If you then speak two languages, the time each language gets is halved (more or less) and this problem is exacerbated.

I think you would want all the back up you can get in the way of books, songs, DVDs, time spent in the appropriate countries etc and you would need this back up in both minority languages.

good luck!

Maia290 Mon 26-Nov-12 21:01:27

Thank you all for your messages.
Is any mum here speaking 2 languages to their children? What approach do you take, do you use one of the languages as the main language and use the other one just during playtime/ reading stories? or do you speak one language during the weekdays and the other one during weekends?
As this is opposed to OPOL (One Parent One Language) which is the recommended approach, how do you deal with it? As I am not sure how to do it, and most of all I don't want to confuse my child. But at the same time I would like him to learn both languages.

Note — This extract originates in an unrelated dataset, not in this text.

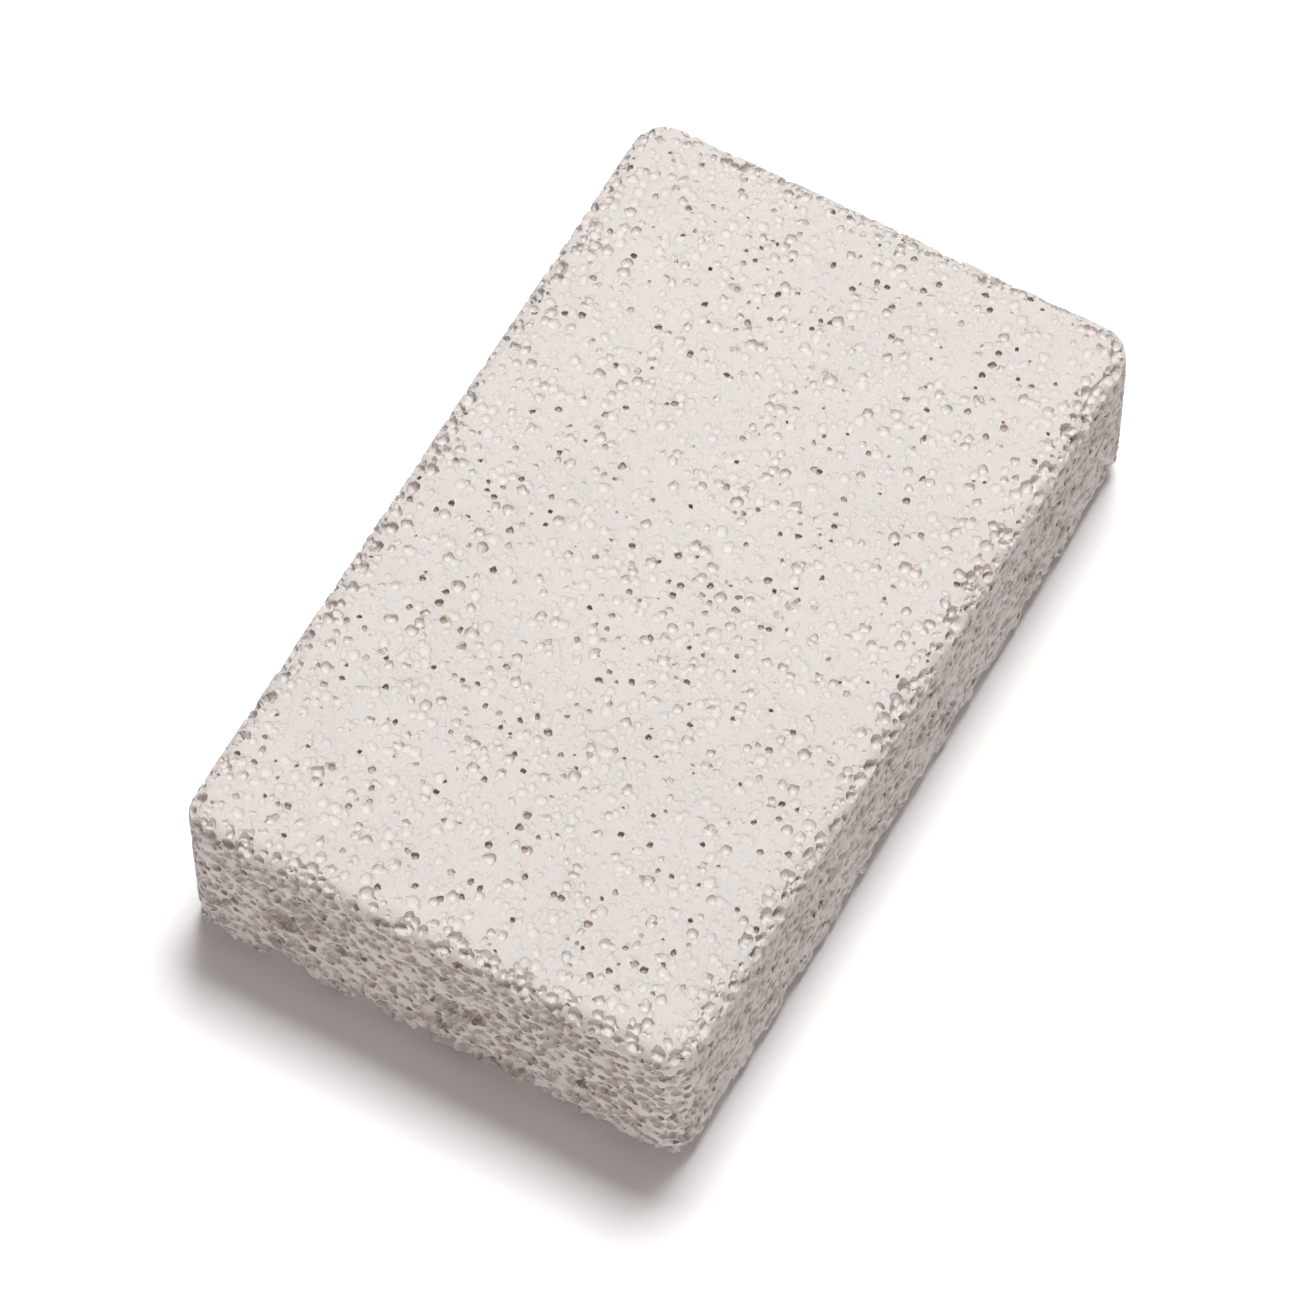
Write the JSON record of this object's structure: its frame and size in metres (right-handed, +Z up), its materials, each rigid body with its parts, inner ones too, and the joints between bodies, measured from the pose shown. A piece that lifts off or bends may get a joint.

ImpYCelyn Mon 26-Nov-12 21:19:22

I speak French and English to my sons. I don't like the set up of OPOL, as I don't like the idea that DH and I can't be bilingual around our bilingual children, we'd have to be one or the other. Not to mention that in many parts of the world bilingualism is normal, and people don't do OPOL.

I don't make a distinction between when I speak one or the other, as I think if I did that they would end up with strange vocabulary or gaps. I just speak them as and when I want to.

If I speak to DS in French and he replies in English then I get him to say it again in French. DS1 is only 2.1 so he's really just beginning to speak, but it seems to work. If I speak French he calls me maman, if I speak English he calls me mummy.

sashh Tue 27-Nov-12 09:27:44

I don't know how successful it is but I have heard of families who speak a different language on different days.

AussieCelt Sun 16-Dec-12 01:27:44

It can be done, you just need to create a context. I know a couple of people using different methods but with a similar theme: one uses morning language A, afternoon language B; the other uses alternate days, alternate languages. It works reasonably well. You could do version of this of language A on weekdays and language B on weekends. It would need to be something that works for your particular situation.

spaghettibolognese Tue 29-Jan-13 01:12:20

Hi there, I grew up trilingual in an English-speaking country, with each of the 3 languages being vastly different from the other. I don't recall learning any of them, but I think English came last. IMO it's never too early to start them with another language, but make it natural and make it fun!